Tal vez sea el momento de cerrar las minas y dejar que Asturias aprenda a olvidarlas para siempre
La minería del carbón asturiana tiene dos siglos y medio de vida. Es algo muy reciente, el último recurso natural que los españoles hemos extraído de un modo masivo en nuestro país.
Empezó a mediados del siglo XVIII alentado por el empeño de la Armada, que vio en el carbón nacional una materia prima idónea y accesible para fundir piezas de artillería en el arsenal de El Ferrol.
Desde entonces, las cuencas interiores del Principado y el negro elemento han ido de la mano escribiendo juntas una parte importantísima de la historia económica de la España contemporánea.
Pero, pese a todo, el carbón asturiano ha sido durante toda su historia antieconómico, conflictivo y extraordinariamente costoso en vidas humanas.
A excepción de los años de la Primera Guerra Mundial, cuando la competencia inglesa se desvaneció, las minas asturianas siempre han dependido de ventajosos aranceles o de subsidios directos.
A mediados del siglo XIX, en plena Revolución industrial, el carbón inglés costaba menos de la mitad que el extraído en Asturias.
Esto era así porque la industria inglesa estaba mejor capitalizada que la española y, además, su carbón era de mejor calidad y necesitaba menos proceso tras la extracción.
Los sucesivos Gobiernos españoles, obsesionados con la vieja e ineficiente idea mercantilista de evitar las importaciones, pusieron todo tipo de trabas al carbón inglés hasta hacerlo prohibitivo para la industria nacional.
Dado que el carbón es un tipo de energía primaria, eso repercutió en la competitividad de nuestra propia industria, que nunca, hasta fechas muy recientes, estuvo en condiciones de medirse con los competidores extranjeros ni, mucho menos, de expandirse por el mundo.
De este modo, el coste de comprar obligatoriamente carbón asturiano fue inmenso para las empresas españolas durante los años centrales de la segunda Revolución industrial.
Con dinamita de por medio
A cambio se mantuvieron empleos, generalmente de bajísima calidad, en las cuencas asturianas.

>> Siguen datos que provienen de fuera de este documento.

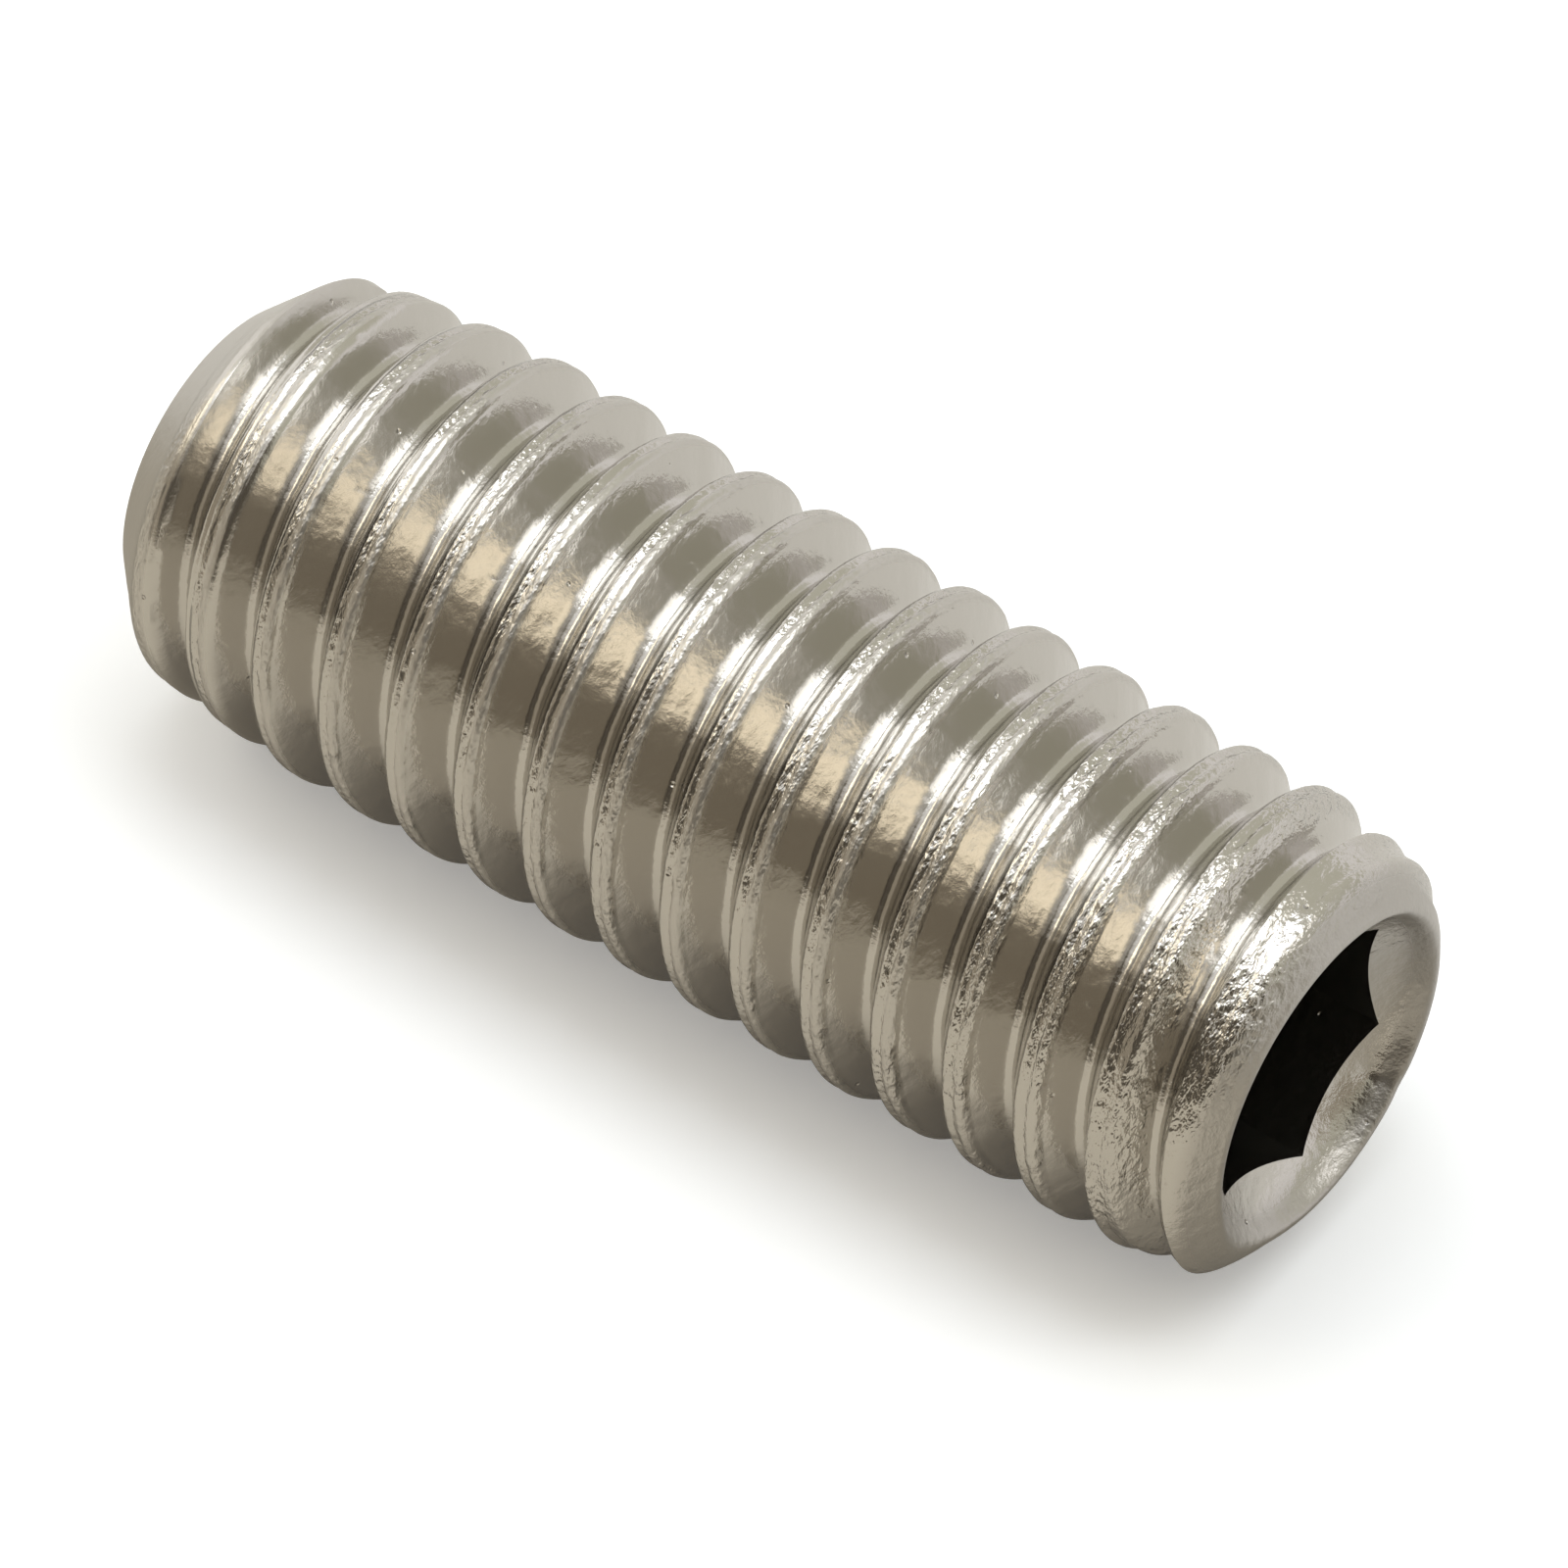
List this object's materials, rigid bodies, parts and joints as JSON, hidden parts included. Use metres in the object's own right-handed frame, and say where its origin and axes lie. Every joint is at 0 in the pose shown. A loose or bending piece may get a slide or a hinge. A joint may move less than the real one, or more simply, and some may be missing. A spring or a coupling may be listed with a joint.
{
  "type": "grub set screw",
  "caption": "Headless set screw with a full-length right-hand coarse thread, a flat point and a dished hex socket end, for locking a hub or collar from inside a tapped hole.",
  "frame": {"origin": "centre of the flat point face, which is also the bottom of the screw as it stands", "axes": "+Z along the screw's axis from the point to the socket, +X through one corner of the hexagon, -Y faces the picture's camera"},
  "size_m": [0.0058, 0.0058, 0.016],
  "materials": {
    "steel": "cold-formed stainless steel, semi-bright as rolled"
  },
  "bodies": {
    "root": {"set_screw": "steel"}
  },
  "joints": []
}
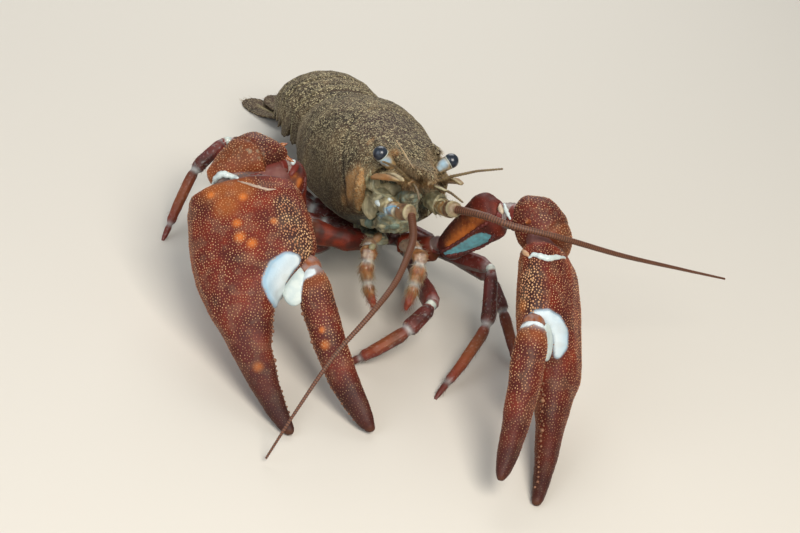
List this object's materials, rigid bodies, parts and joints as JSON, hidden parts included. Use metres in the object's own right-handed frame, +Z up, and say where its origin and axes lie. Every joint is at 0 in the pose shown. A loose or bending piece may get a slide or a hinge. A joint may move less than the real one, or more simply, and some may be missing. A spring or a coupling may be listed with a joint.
{
  "type": "signal crayfish",
  "caption": "Large male signal crayfish standing on the ground with both claws set down in front, still life-size model.",
  "frame": {"origin": "on the ground plane, below the centre of the bounding box", "axes": "+Z up, -Y to the head, +X to the animal's left"},
  "size_m": [0.1392, 0.1866, 0.0519],
  "materials": {
    "shell_brown": "brown-grey shell dusted with fine silt",
    "claw_red": "satin red-brown shell with pale granules",
    "leg_red": "satin dark red shell",
    "feeler_red": "satin red-brown rings",
    "face_tan": "satin tan and bluish shell and skin",
    "cornea_black": "glossy blue-black"
  },
  "bodies": {
    "root": {"carapace": "shell_brown", "sternum": "face_tan", "mouth": "face_tan", "eyestalk_left": "face_tan", "cornea_left": "cornea_black", "antennule_left": "face_tan", "antennal_scale_left": "face_tan", "antenna_peduncle_left": "face_tan", "antenna_left_1": "feeler_red", "antenna_left_2": "feeler_red", "antenna_left_3": "feeler_red", "maxilliped_left": "face_tan", "claw_ischium_left": "leg_red", "claw_merus_left": "leg_red", "claw_carpus_left": "claw_red", "claw_palm_left": "claw_red", "claw_dactyl_left": "claw_red", "leg_left_2_upper": "leg_red", "leg_left_2_lower": "leg_red", "leg_left_3_upper": "leg_red", "leg_left_3_lower": "leg_red", "leg_left_4_upper": "leg_red", "leg_left_4_lower": "leg_red", "leg_left_5_upper": "leg_red", "leg_left_5_lower": "leg_red", "eyestalk_right": "face_tan", "cornea_right": "cornea_black", "antennule_right": "face_tan", "antennal_scale_right": "face_tan", "antenna_peduncle_right": "face_tan", "antenna_right_1": "feeler_red", "antenna_right_2": "feeler_red", "antenna_right_3": "feeler_red", "maxilliped_right": "face_tan", "claw_ischium_right": "leg_red", "claw_merus_right": "leg_red", "claw_carpus_right": "claw_red", "claw_palm_right": "claw_red", "claw_dactyl_right": "claw_red", "leg_right_2_upper": "leg_red", "leg_right_2_lower": "leg_red", "leg_right_3_upper": "leg_red", "leg_right_3_lower": "leg_red", "leg_right_4_upper": "leg_red", "leg_right_4_lower": "leg_red", "leg_right_5_upper": "leg_red", "leg_right_5_lower": "leg_red", "abdomen_1": "shell_brown", "abdomen_2": "shell_brown", "abdomen_3": "shell_brown", "abdomen_4": "shell_brown", "abdomen_5": "shell_brown", "abdomen_6": "shell_brown", "telson": "shell_brown", "endopod_left": "shell_brown", "exopod_left": "shell_brown", "endopod_right": "shell_brown", "exopod_right": "shell_brown"}
  },
  "joints": []
}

Un flaco consuelo que, en el largo plazo, no ha servido para nada y, en el corto, ha costado la vida a miles de mineros sepultados en infinidad de accidentes dentro de los pozos.
Porque nuestro carbón, aparte de malo y caro, es de difícil extracción. Durante los años dorados de la minería asturiana, los de la autarquía franquista, hubo que lamentar la muerte de 1.750 mineros o, lo que es lo mismo, un muerto por cada 300.000 toneladas de mineral arrancado a la tierra.
La minería asturiana ha sido, por si todo lo anterior no fuese suficiente, un foco permanente de inestabilidad social desde hace más de un siglo. La primera gran huelga minera data de 1873 y en 1890 se produjo la primera huelga general en las cuencas.
Las pésimas condiciones de vida de un trabajo que ya de por sí era penoso ocasionaron que el socialismo revolucionario arraigase con fuerza en aquella región. Solo en 1934 se convocaron seis huelgas generales y treinta huelgas locales, a las que les sucedió la gran insurrección armada de octubre de aquel año, preludio de la Guerra Civil.
Hoy el carbón asturiano tiene un aporte minúsculo sobre la economía nacional. Las operadoras eléctricas están obligadas a comprarlo para generar electricidad en centrales térmicas muy contaminantes.
Mineros quedan muy pocos, unos siete mil frente a los treinta mil que llegó a haber en sus mejores tiempos, pero viven al margen del mercado.
El sector no vive de ofrecer a la sociedad un producto que esta demanda, sino de subvenciones directas inyectadas en empresas públicas y dirigidas a mantener empleos blindados por decisión política.
El trabajo en la mina sigue siendo duro, aunque ahora está bien pagado y los mineros gozan de gran número de privilegios laborales desconocidos para otros españoles.
Aunque se jubilan pronto, su salud queda devastada después de vidas laborales cortísimas, que los condenan a vivir de pensiones estatales y de la siempre voluble dadivosidad de los políticos.
Nadie gana en este negocio, a excepción de los sindicalistas profesionales, que hacen su agosto a costa de jugosos subsidios sin que tengan necesidad de picar una sola veta de carbón en toda su vida.
Los consumidores pagan la electricidad más cara, la población de las cuencas ve cómo su futuro queda atado generación tras generación a una actividad sucia y nada rentable, y el Estado vive permanentemente enfangado en una industria improductiva que sale por un pico y que termina siempre con dinamita de por medio.
Quizá haya llegado la hora de poner punto final a una minas que nunca deberían haber existido.